Keynes addressed this latter deficiency of neoclassical economics, but only by making savings equal to investment spending, and, even to make this work, its necessary to include an unplanned increase in inventory levels as “investment”. So, as Hansen says, although saving and investment may then be equal, they will not necessarily be in equilibrium. But, Keynes continued to accept the “absurd dogma” of Adam Smith, as have all orthodox economists after him, that the value of output resolves entirely into revenues. 

“The classic statement of Say's Law maintained the thesis that the free price system tends to provide a place for a growing population and an increase in capital. In an expanding society, new firms and new workers wedge their way into the productive process, not by supplanting others, but by offering their own products in exchange. The market is not regarded as fixed or limited – incapable of expansion. The market is as big as the volume of products offered in exchange. Supply creates its own demand. Viewed as a broad generalisation, this statement presents in the large a picture of the exchange economy... (p 4) 

Keynes was careful to state that he was making no attack on the neoclassical theory of value and distribution. This part of classical theory had been erected, he said, ' with great care for logical consistency.' (p 19)” 

(Alvin H. Hansen “A Guide To Keynes) 

What Keynes was attacking, Hansen says, is not Say's Law itself, but the Pigovian version of it. According to Pigou, the original version of Say's Law as presented by Mill, Say and Ricardo was not relevant to a capitalist economy, because it was formulated in relation to the kind of economy based upon petty commodity production that still existed in their time, but which had disappeared. In other words, it was based upon an economy where a multitude of independent, small commodity producers, produced goods, and exchanged them for the other commodities they required for their own consumption. This was no longer the case with capitalism based upon the large-scale, employment of wage labour.

But, as Marx describes in Theories of Surplus Value, Chapter 17, as indicated in the quote provided earlier, it is not the difference between the conditions of generalised commodity production, as against capitalism, that explains the deficiency of Say's Law, it is the difference between barter and generalised commodity production, in a money economy. It is the fact that a seller, be they a capitalist or a petty commodity producer, obtains money, and has no need to then use it to buy other commodities that means that supply does not automatically generate its own demand. C-M, does not necessitate, M-C. Indeed, its this fact that the petty-commodity producer can hoard money, rather than spend it, which means that it can be converted into capital, which forms the process of the differentiation of the peasantry into a bourgeoisie and proletariat. 

The point that an expanding population, or an increase in living standards, leads to an expansion of the market is quite true, and the driver of this expansion is indeed anticipation of such increased demand. Marx was aware of that, and sets it out long before Keynes incorporated it into his General Theory.

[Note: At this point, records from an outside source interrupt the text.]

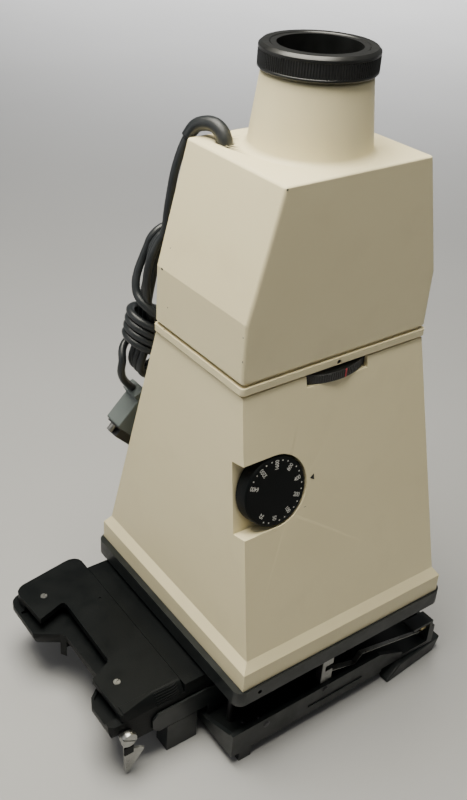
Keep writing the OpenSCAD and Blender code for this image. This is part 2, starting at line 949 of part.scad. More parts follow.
module holder_cover() {
    color(black) on_axis()
        difference() {
            translate([0, 0, cover_z])
                linear_extrude(cover_h)
                    polygon(cover_outline);
            for (p = cover_screw_pos)
                translate([p[0], p[1], cover_z - 1]) {
                    cylinder(r = 1.5, h = 12);
                    translate([0, 0, cover_h])
                        cylinder(r = 2.3, h = 3);
                }
            translate([-105.5, 42, blade_top_z - 0.6])
                cylinder(r = 1, h = 2);
        }
}

module cover_screws() {
    color(steel) on_axis()
        for (p = cover_screw_pos)
            translate([p[0], p[1], cover_z - 6]) {
                cylinder(r = 1.45, h = cover_h + 5);
                translate([0, 0, cover_h + 5])
                    difference() {
                        cylinder(r = 2.2, h = 1.1);
                        rotate([0, 0, 35])
                            translate([-4, -0.35, 0.6])
                                cube([8, 0.7, 2]);
                    }
            }
}

module pressure_plate() {
    color(steel) on_axis()
        translate([0, 0, blade_z + 3.5])
            gate(114, 94, 1.5);
}

module lever_screw() {
    color(steel) on_axis()
        translate(lever_pos)
            rotate([90, 0, 0])
                difference() {
                    union() {
                        translate([0, 0, -10])
                            cylinder(r = 1.45, h = 13);
                        translate([0, 0, 2.9])
                            cylinder(r1 = 5.3, r2 = 4.9, h = 1.6);
                    }
                    rotate([0, 0, -33])
                        translate([-8, -0.45, 3.7])
                            cube([16, 0.9, 3]);
                }
}

module process_lever() {
    color(steel) on_axis()
        translate(lever_pos)
            rotate([90, 0, 0])
                difference() {
                    union() {
                        cylinder(r = 4.6, h = 2.6);
                        linear_extrude(2.4)
                            polygon([[-2.4, 0], [2.4, 0], [2.2, -29], [0, -31], [-1.6, -30]]);
                        // finger flange
                        rotate([0, -25, 0])
                            translate([1.2, 0, 0])
                                linear_extrude(1.6)
                                    polygon([[0, -10], [9.5, -10.5], [8.6, -13], [0.6, -30.2],
                                        [0, -30.2]]);
                    }
                    translate([0, 0, -1])
                        cylinder(r = 1.5, h = 6);
                }
}

module lever_collar() {
    color(black) on_axis()
        translate(lever_pos)
            translate([-3.2, -3.6, -13.2])
                cube([6.4, 1.2, 6.4]);
}

module roller(z) {
    color(steel) on_axis()
        translate([roller_x, 0, z]) {
            translate([0, roller_y[0], 0])
                cyl_y(roller_r, roller_y[1] - roller_y[0]);
            translate([0, roller_y[0] - 4, 0])
                cyl_y(1.5, roller_y[1] - roller_y[0] + 8);
        }
}

module roller_upper() {
    roller(roller_high_z);
}

module roller_lower() {
    roller(roller_low_z);
}

// ---- cable and its connector ----

module strain_relief() {
    color(black) on_axis()
        swept_tube(smooth(relief_route, 2), 4.3, 3.2, 12);
}

module cord_upper() {
    color(black) on_axis()
        swept_tube(smooth(upper_route, 2), cable_r, cable_r);
}

module cord_lower() {
    color(black) on_axis()
        swept_tube(smooth(lower_route, 2), cable_r, cable_r);
}

module cord_hank() {
    r = hank_size[0] / 2;
    color(black) on_axis()
        translate(hank_top)
            rotate([0, hank_roll, 0])
                rotate([90 + hank_lean, 0, 0])
                    translate([0, 0, -hank_size[1]])
                        linear_extrude(hank_size[1]) {
                            translate([-r, r - hank_size[2]])
                                square([hank_size[0], hank_size[2] - 2 * r]);
                            for (z = [r - hank_size[2], -r])
                                translate([0, z])
                                    circle(r);
                        }
}

// Local -Z runs from the cable into the connector
module on_plug() {
    translate(plug_pos)
        rotate([0, plug_tilt, 0])
            children();
}

module connector_hood() {
    color(grey) on_axis() on_plug()
        translate([0, 7.5, 0])
            rotate([90, 0, 0])
                linear_extrude(15)
                    polygon([[plug_half - 1, -plug_len], [plug_half, 1 - plug_len], [plug_half, -4],
                        [plug_half - 3.5, 0], [-6.8, 0], [-16.3, 2.9], [-18.7, -5.1], [-plug_half, -6.5],
                        [-plug_half, 1 - plug_len], [1 - plug_half, -plug_len]]);
}

module connector_shell() {
    color(steel) on_axis() on_plug() {
        translate([1 - plug_half, -5.5, -plug_len - 0.8])
            cube([2 * plug_half - 2, 11, 0.8]);
        translate([0, 0, -plug_len - 6.5])
            linear_extrude(5.7)
                difference() {
                    polygon([[-8.6, 4.2], [8.6, 4.2], [7.4, -4.2], [-7.4, -4.2]]);
                    polygon([[-7.8, 3.5], [7.8, 3.5], [6.7, -3.5], [-6.7, -3.5]]);
                }
    }
}

module connector_screws() {
    color(steel) on_axis() on_plug()
        for (side = [-1, 1])
            translate([side * (plug_half - 2.9), 0, -plug_len - 5.5])
                difference() {
                    cylinder(r = 2.2, h = 4.7);
                    translate([-3, -0.35, -1])
                        cube([6, 0.7, 1.8]);
                }
}

upper_housing();
joint_flange();
flange_screws();
hood();
index_mark();
light_baffle();
tube_sleeve();
lens_barrel();
front_lens();
rear_lens();
lens_mount_plate();
shutter_case();
shutter_lid();
shutter_solenoid();
beam_splitter();
light_sensor();
circuit_board();
dial_encoder();
film_plate();
plate_screws();
light_seal();
guide_posts();
spring_hangers();
spring_bushes();
clamp_ring();
ring_screws();
lock_ring();
speed_dial();
dial_spindle();
shutter_blade_upper();
shutter_blade_lower();
back_frame();
pressure_box();
guide_rail();
frame_rivets();
leaf_spring_front();
leaf_spring_rear();
release_pivot();
release_lever();
holder_base();
holder_cover();
cover_screws();
pressure_plate();
lever_screw();
process_lever();
lever_collar();
roller_upper();
roller_lower();
strain_relief();
cord_upper();
cord_hank();
cord_lower();
connector_hood();
connector_shell();
connector_screws();
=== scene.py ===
import json
import math
import bpy
from mathutils import Euler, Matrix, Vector


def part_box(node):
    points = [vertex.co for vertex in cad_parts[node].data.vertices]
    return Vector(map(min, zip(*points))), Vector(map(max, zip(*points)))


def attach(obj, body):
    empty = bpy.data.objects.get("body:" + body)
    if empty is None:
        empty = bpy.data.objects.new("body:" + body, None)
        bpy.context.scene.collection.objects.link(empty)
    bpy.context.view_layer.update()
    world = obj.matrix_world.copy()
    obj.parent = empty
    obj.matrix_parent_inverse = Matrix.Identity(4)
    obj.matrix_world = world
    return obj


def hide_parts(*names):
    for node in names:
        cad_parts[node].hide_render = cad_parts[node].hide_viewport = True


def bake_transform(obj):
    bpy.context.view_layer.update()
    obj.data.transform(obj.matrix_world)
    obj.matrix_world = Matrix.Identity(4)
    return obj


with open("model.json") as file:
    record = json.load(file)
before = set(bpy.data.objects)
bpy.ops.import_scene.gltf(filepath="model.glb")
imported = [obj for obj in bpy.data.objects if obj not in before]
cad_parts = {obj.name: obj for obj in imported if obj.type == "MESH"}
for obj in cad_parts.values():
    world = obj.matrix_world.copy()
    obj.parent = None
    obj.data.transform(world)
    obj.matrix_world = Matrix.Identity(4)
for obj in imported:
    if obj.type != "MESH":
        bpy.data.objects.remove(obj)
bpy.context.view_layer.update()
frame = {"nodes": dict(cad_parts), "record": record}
NODES = frame["nodes"]
SCENE = bpy.context.scene

# Coordinates given to P() are in mm, with x and y from the optical axis and z from the table.
# P() turns them into metres in the frame of the CAD.
RING_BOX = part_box("clamp_ring")
AXIS_X = (RING_BOX[0].x + RING_BOX[1].x) / 2


def P(x, y, z):
    return Vector((AXIS_X + x / 1000, y / 1000, z / 1000))


# ---- camera ----

camera = bpy.data.objects.new("camera", bpy.data.cameras.new("camera"))
SCENE.collection.objects.link(camera)
camera.location = P(-337.9, -376.1, 516.8)
camera.rotation_euler = Euler([math.radians(a) for a in (58.6464, -2.5014, -34.5221)], "XYZ")
camera.data.lens = 43.96
camera.data.sensor_width = 36
camera.data.shift_x = 0.0431
camera.data.shift_y = -0.0310
camera.data.clip_end = 30
SCENE.camera = camera


# ---- materials ----

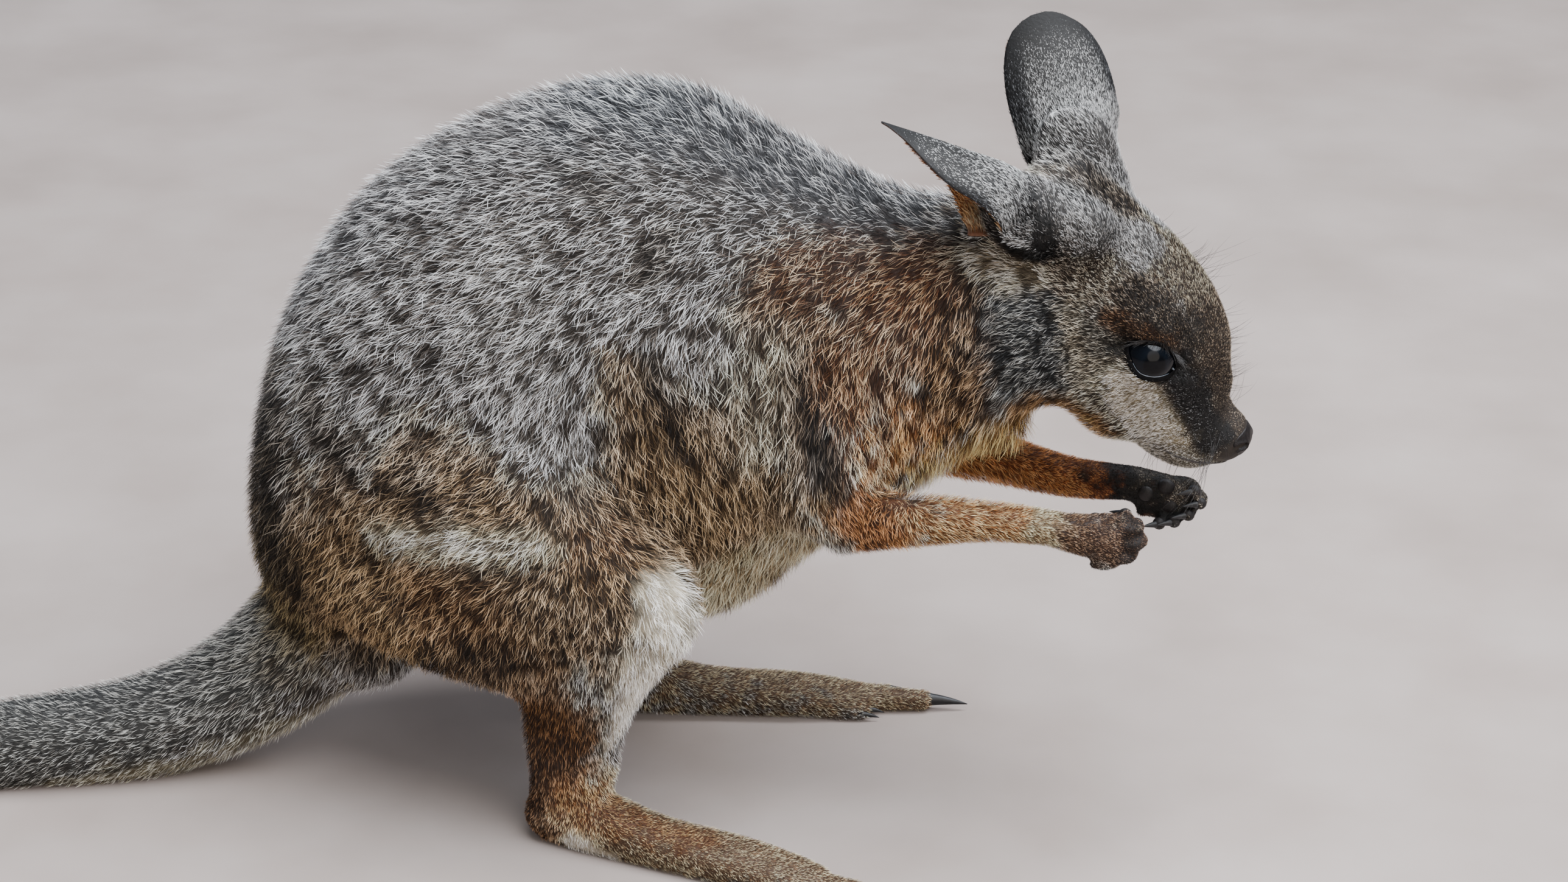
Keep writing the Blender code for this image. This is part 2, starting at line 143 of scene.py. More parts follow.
def addNode(material, kind, settings=None, links=None, stops=()):
    # one node with its settings; links maps an input to a value or to (node, output);
    # stops are the places and colours of a ramp
    node = material.node_tree.nodes.new(kind)
    for key, value in (settings or {}).items():
        setattr(node, key, value)
    for key, value in (links or {}).items():
        if isinstance(value, tuple) and isinstance(value[0], bpy.types.Node):
            material.node_tree.links.new(value[0].outputs[value[1]], node.inputs[key])
        else:
            node.inputs[key].default_value = value
    for index, (position, colour) in enumerate(stops):
        ramp = node.color_ramp.elements
        stop = ramp[index] if index < len(ramp) else ramp.new(position)
        stop.position, stop.color = position, colour
    return node


def joinTo(material, node, output, target, socket):
    # one node's output into another node's input
    material.node_tree.links.new(node.outputs[output], target.inputs[socket])


def setShader(shader, **values):
    # inputs by name, with _ in place of a space
    for key, value in values.items():
        shader.inputs[key.replace("_", " ")].default_value = value


def colour4(code):
    # sRGB hex to linear red, green, blue and full alpha
    return (*linear(code), 1.0)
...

Ricardo argued that additional investment would only occur if prices rose causing profits to rise, but Marx sets out why this is wrong, for the simple reason that capital accumulation is driven by competition, and need to capture market share. But, that does not at all mean that the increased demand is equal to the increased supply, which occurs in advance of it. The market continually expands, but not smoothly, only via repeated crises of overproduction

“Finally, the extension of cultivation to larger areas — aside from the case just mentioned, in which recourse must be had to soil inferior than that cultivated hitherto — to the various kinds of soil from A to D, thus, for instance, the cultivation of larger tracts of B and C does not by any means presuppose a previous rise in grain prices any more than the preceding annual expansion of cotton spinning, for instance, requires a constant rise in yarn prices. Although considerable rise or fall in market-prices affects the volume of production, regardless of it there is in agriculture (just as in all other capitalistically operated lines of production) nevertheless a continuous relative over-production, in itself identical with accumulation, even at those average prices whose level has neither a retarding nor exceptionally stimulating effect on production. Under other modes of production this relative overproduction is effected directly by the population increase, and in colonies by steady immigration. The demand increases constantly, and, in anticipation of this new capital is continually invested in new land, although this varies with the circumstances for different agricultural products. It is the formation of new capitals which in itself brings this about. But so far as the individual capitalist is concerned, he measures the volume of his production by that of his available capital, to the extent that he can still control it himself. His aim is to capture as big a portion as possible of the market. Should there be any over-production, he will not take the blame upon himself, but places it upon his competitors. The individual capitalist may expand his production by appropriating a larger aliquot share of the existing market or by expanding the market itself.” 

(Capital III, Chapter 39) 

Lenin makes this same point in his polemics with the Narodniks, who used the same under-consumptionist arguments of Sismondi and Malthus, to argue that capitalism could not develop naturally in Russia, because there were limits to the expansion of the market, necessitating the existence of a foreign market. (See: On The So Called Market Question).